20 year lifespan at 80% capacity

greener

expensive ($1300 per kWh)

The same example above would cost more, last longer, and require fewer batteries. It could also discharge faster to maintain our microgrid, and recharge faster when used as backup power for the IT building.

Pumped storage hydro:

Water tanks low on campus have a pump and a generator. When we have extra energy, we pump this water uphill to a similar tank where it is stored for use later on. When needed, the system activates the generator, which provides power for the campus. This is green, cheap, renewable, lasts 50 years or more and can be safely integrated into other water systems (e.g. fire suppression) as needed.

Net neutrality:

We have three ways we can claim neutrality:

1. Net energy neutral: We export the same amount of energy around noon that we use overnight, so as far as the HELCO grid is concerned, we have a net zero energy profile.
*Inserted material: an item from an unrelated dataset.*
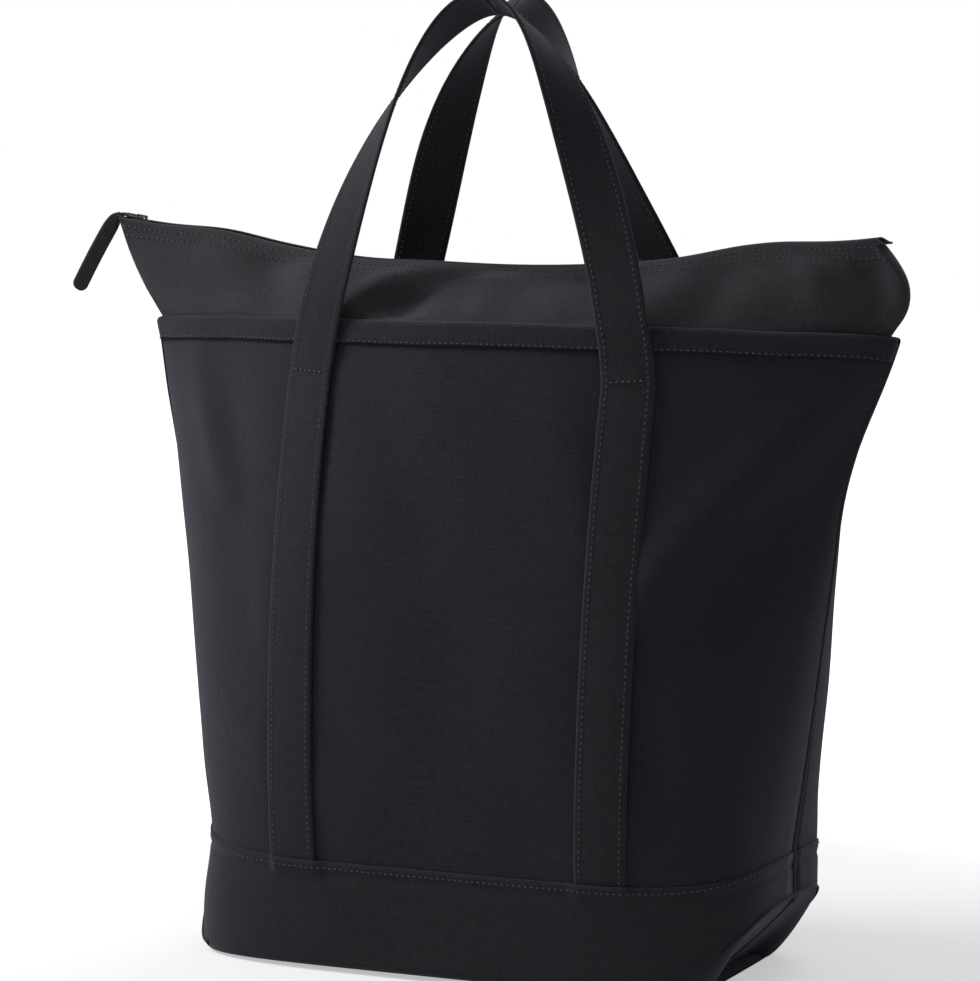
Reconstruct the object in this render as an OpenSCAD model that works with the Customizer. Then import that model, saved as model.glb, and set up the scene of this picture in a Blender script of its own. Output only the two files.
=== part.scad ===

We still pay for what we use at night, though)
2. Net money neutral: We capture any excess energy during the noon hours when the HELCO meter would be spinning backwards, and use this at night from our batteries or other storage)
3. Net carbon neural: We measure all carbon used on campus, including transportation, heating and other carbon impacts and offset with energy produced via solar thermal, PV, wind or other means (not nuclear, don’t worry). This is the most current global metric used, and relates well to our sustainability misssion.

Each has certain PR and moral aspects, but we are in a uniquely resource dependent environment, so any of these would be an excellent case study for student research, internal and external relations, or grant opportunities.